Police minister Anne Tolley revealed today that the first car to be destroyed under a law aimed at stamping out illegal street racing will be crushed tomorrow in Lower Hutt.

Police this afternoon refused to release details of on the offender.

But Stuff.co.nz understands the racer was disqualified after being convicted for wheel-spinning - and as it was his third strike an order was given to crush the car.

He then got behind the wheel of a car again - and was caught a fourth time. He is now awaiting sentence on that offence.

CRUSHER'S CALL

It has taken four years for a car to be crushed under boy racer laws, but the minister nicknamed "crusher" says things are about to get busy.

National passed the Vehicle Confiscation and Seizure Bill in 2008 - and earned former Police Minister Judith Collins the sobriquet "Crusher Collins".

The law aimed to cut out illegal street racing by requiring a vehicle to be destroyed after a third offence.

Collins today said there were 116 people who had had their second strike.

"The three strike policy we have for car crushing goes through very slowly but it does get there," she said.

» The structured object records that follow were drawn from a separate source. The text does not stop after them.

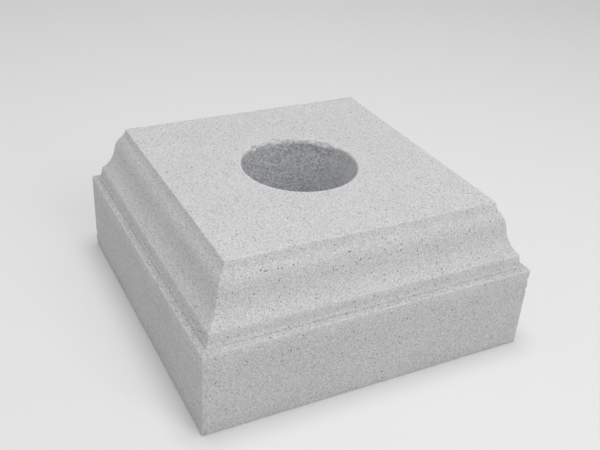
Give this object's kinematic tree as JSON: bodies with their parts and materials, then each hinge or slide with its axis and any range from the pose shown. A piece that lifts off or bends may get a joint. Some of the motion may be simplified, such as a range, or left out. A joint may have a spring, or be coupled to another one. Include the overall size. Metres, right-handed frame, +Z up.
{
  "type": "column base block",
  "caption": "Square cast-stone column base with a plain plinth, a cove-and-ovolo base moulding, a flat bed and a round bore through its middle.",
  "frame": {"origin": "middle of the underside, on the bore's axis", "axes": "+Z up along the bore towards the bed that the column stands on; +X and +Y square to the sides, which are all alike"},
  "size_m": [0.4, 0.4, 0.18],
  "materials": {
    "cast_stone": "matte"
  },
  "bodies": {
    "root": {"column_base_block": "cast_stone"}
  },
  "joints": []
}
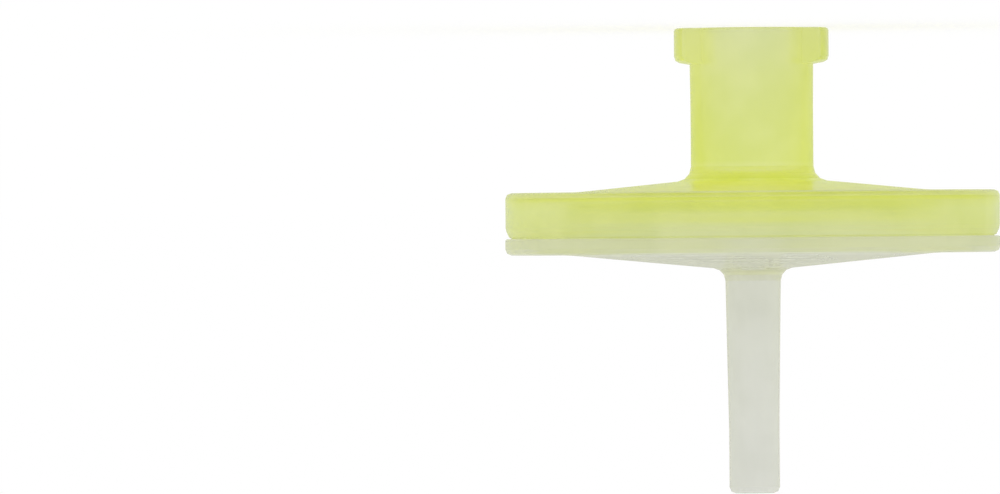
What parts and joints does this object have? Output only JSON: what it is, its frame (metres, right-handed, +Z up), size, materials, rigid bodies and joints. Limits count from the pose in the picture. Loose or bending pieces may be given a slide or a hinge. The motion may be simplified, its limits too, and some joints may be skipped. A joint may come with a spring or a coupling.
{
  "type": "syringe filter",
  "caption": "Disc-shaped syringe filter: two welded translucent housings around a membrane, with a female Luer lock inlet and a slender tube outlet.",
  "frame": {"origin": "centre of the inlet's mouth, on the surface that the filter stands on", "axes": "+Z up along the flow axis, from the inlet to the outlet; +X from lug to lug. The filter stands turned over, on the flat mouth of its inlet hub, with the outlet tube up"},
  "size_m": [0.025, 0.025, 0.0235],
  "materials": {
    "yellow_polypropylene": "translucent frosted yellow-green polypropylene",
    "membrane": "white porous membrane",
    "natural_polypropylene": "translucent natural polypropylene"
  },
  "bodies": {
    "root": {"inlet_housing": "yellow_polypropylene", "membrane": "membrane", "outlet_housing": "natural_polypropylene"}
  },
  "joints": []
}
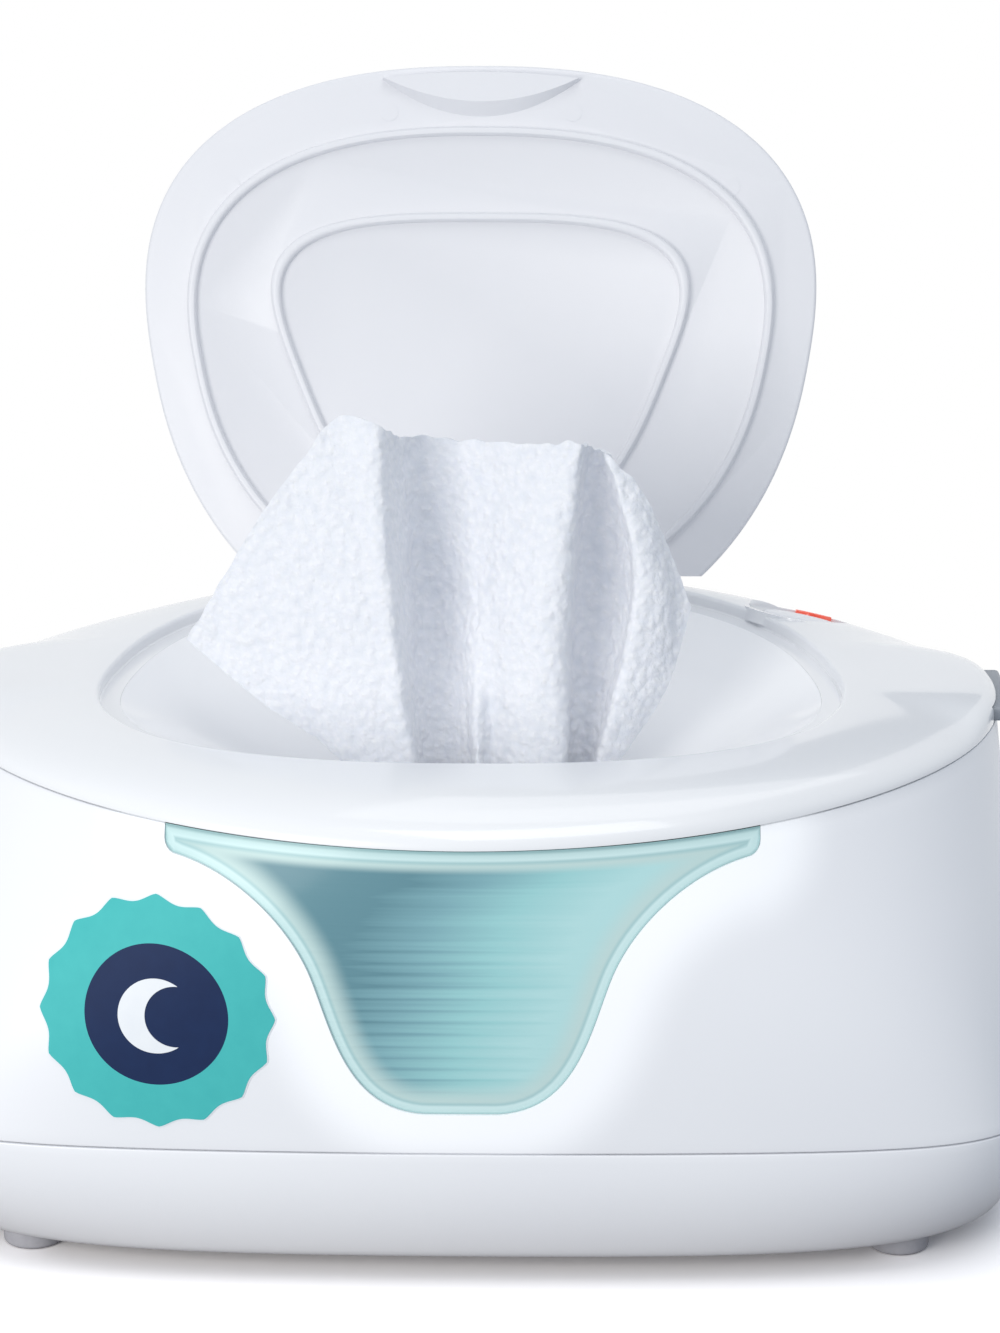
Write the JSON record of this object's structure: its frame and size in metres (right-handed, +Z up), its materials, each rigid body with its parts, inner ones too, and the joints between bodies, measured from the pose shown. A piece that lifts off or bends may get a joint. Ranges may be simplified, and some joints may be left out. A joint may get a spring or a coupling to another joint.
{
  "type": "baby wipe warmer",
  "caption": "Electric wipe warmer with a bowed casing, a hinged refill cover with a dispensing bowl, a flip lid standing open and a front night-light window.",
  "frame": {"origin": "centre of the part's box at the bottom of the feet, with the flip lid open", "axes": "+Z up, the front with the window faces -Y, +X to the right seen from the front"},
  "size_m": [0.258, 0.213, 0.2462],
  "materials": {
    "white_shell": "glossy white",
    "lid_plastic": "satin bluish white",
    "inner_plastic": "matt white",
    "window_plastic": "translucent teal",
    "diffuser_plastic": "milky, with cross ribs",
    "grey_plastic": "matt grey",
    "red_lens": "clear red",
    "foot_rubber": "matt",
    "seal_silicone": "matt",
    "wet_wipe": "embossed non-woven, damp",
    "insulation_felt": "felt",
    "heater_film": "polyimide film",
    "plate_aluminium": "rolled",
    "screw_steel": "zinc plated",
    "circuit_board": "solder mask",
    "black_plastic": "matt",
    "red_insulation": "silicone insulation"
  },
  "bodies": {
    "base": {"base_tray": "white_shell", "foot_front_left": "foot_rubber", "foot_front_right": "foot_rubber", "foot_rear_left": "foot_rubber", "foot_rear_right": "foot_rubber", "base_screw_front_left": "screw_steel", "base_screw_front_right": "screw_steel", "base_screw_rear_left": "screw_steel", "base_screw_rear_right": "screw_steel", "insulation_pad": "insulation_felt", "heater_pad": "heater_film", "heater_plate": "plate_aluminium", "thermostat": "black_plastic", "thermal_fuse": "screw_steel", "control_board": "circuit_board", "board_screw_1": "screw_steel", "board_screw_2": "screw_steel", "power_inlet": "black_plastic", "night_light_board": "circuit_board", "heater_lead": "red_insulation", "fuse_lead": "red_insulation", "light_lead": "black_plastic", "body_shell": "white_shell", "window_lens": "window_plastic", "light_diffuser": "diffuser_plastic", "wipe_tub": "inner_plastic", "wipe_stack": "wet_wipe", "cover_hinge_pin": "screw_steel"},
    "cover": {"cover_shell": "white_shell", "dispenser_bowl": "white_shell", "cover_liner": "inner_plastic", "cover_seal": "seal_silicone", "cover_screw_front_left": "screw_steel", "cover_screw_front_right": "screw_steel", "cover_screw_rear_left": "screw_steel", "cover_screw_rear_right": "screw_steel", "indicator_lens": "red_lens", "switch_board": "circuit_board", "lid_hinge_pin_left": "screw_steel", "lid_hinge_pin_right": "screw_steel", "wipe": "wet_wipe"},
    "flip_lid": {"lid": "lid_plastic"},
    "power_button": {"power_button": "white_shell"},
    "latch_right": {"latch_button_right": "grey_plastic"},
    "latch_left": {"latch_button_left": "grey_plastic"}
  },
  "joints": [
    {"name": "cover_hinge", "type": "hinge", "parent": "base", "child": "cover", "pos_m": [0, 0.09769, 0.104], "axis": [-1, 0, 0], "range_deg": [0, 78]},
    {"name": "lid_hinge", "type": "hinge", "parent": "cover", "child": "flip_lid", "pos_m": [0, 0.06539, 0.11449], "axis": [1, 0, 0], "range_deg": [0, 107.65], "deforming": ["wipe"]},
    {"name": "power_press", "type": "slide", "parent": "cover", "child": "power_button", "axis": [-0.1891, -0.1576, -0.9692], "range_m": [0, 0.0007], "stiffness_N_per_m": 600, "springref_m": -0.0003},
    {"name": "latch_right_press", "type": "slide", "parent": "cover", "child": "latch_right", "axis": [-1, 0, 0], "range_m": [0, 0.002], "stiffness_N_per_m": 500, "springref_m": -0.0005},
    {"name": "latch_left_press", "type": "slide", "parent": "cover", "child": "latch_left", "axis": [1, 0, 0], "range_m": [0, 0.002], "stiffness_N_per_m": 500, "springref_m": -0.0005}
  ]
}
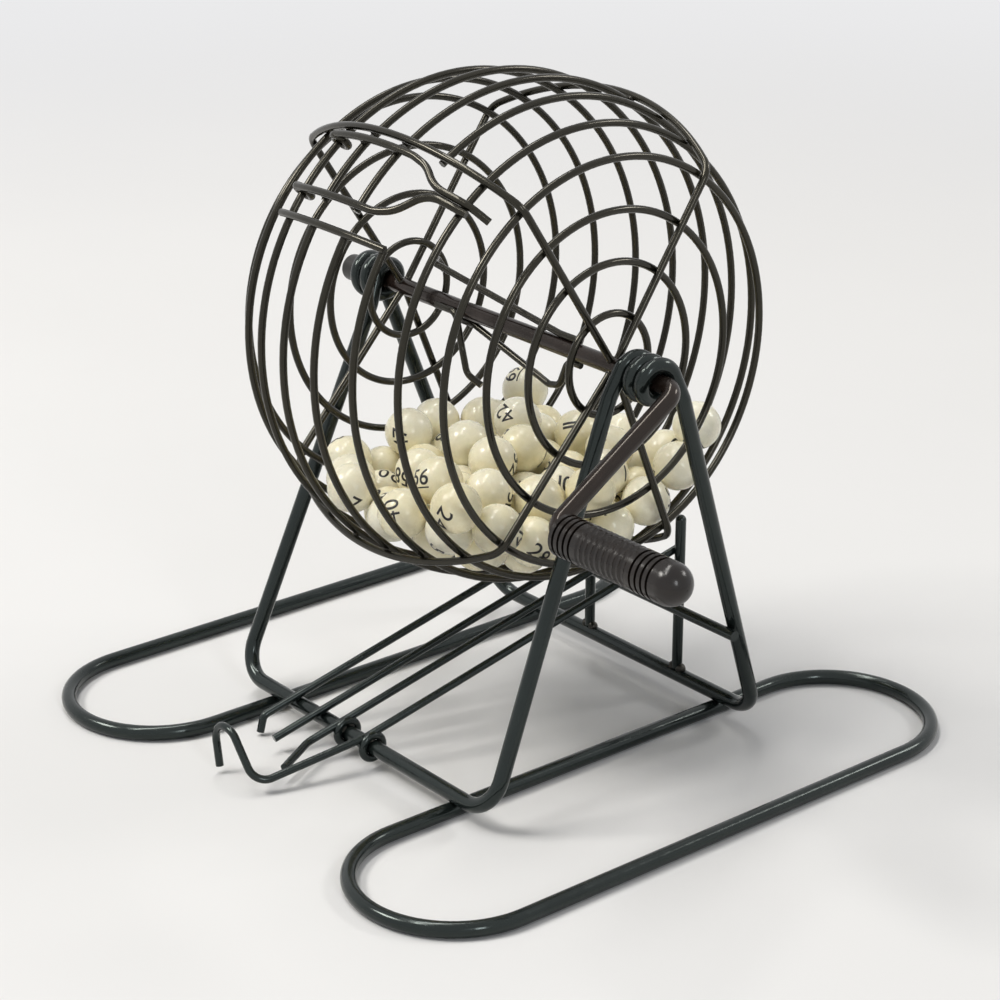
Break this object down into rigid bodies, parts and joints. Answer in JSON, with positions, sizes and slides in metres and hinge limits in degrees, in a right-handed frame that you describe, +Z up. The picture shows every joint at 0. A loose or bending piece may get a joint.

At Parliament's law and order select committee today, Tolley said the car to be crushed tomorrow belonged to a "silly young man" who had been convicted of driving offences four times.

Collins said she was very pleased Tolley would be able to oversee the crushing of the first car.

With so many drivers on their second strike, "Mrs Tolley might be very busy".

Previously Milton teenager Karn Clarrie Forrest, 18, was to be the first to have his car crushed after notching up his third offence of wheel-spinning in December last year.

But the action, in April, was halted when police realised his 1982 Toyota Corolla DX had been switched before it could be taken to a Dunedin scrap metal yard.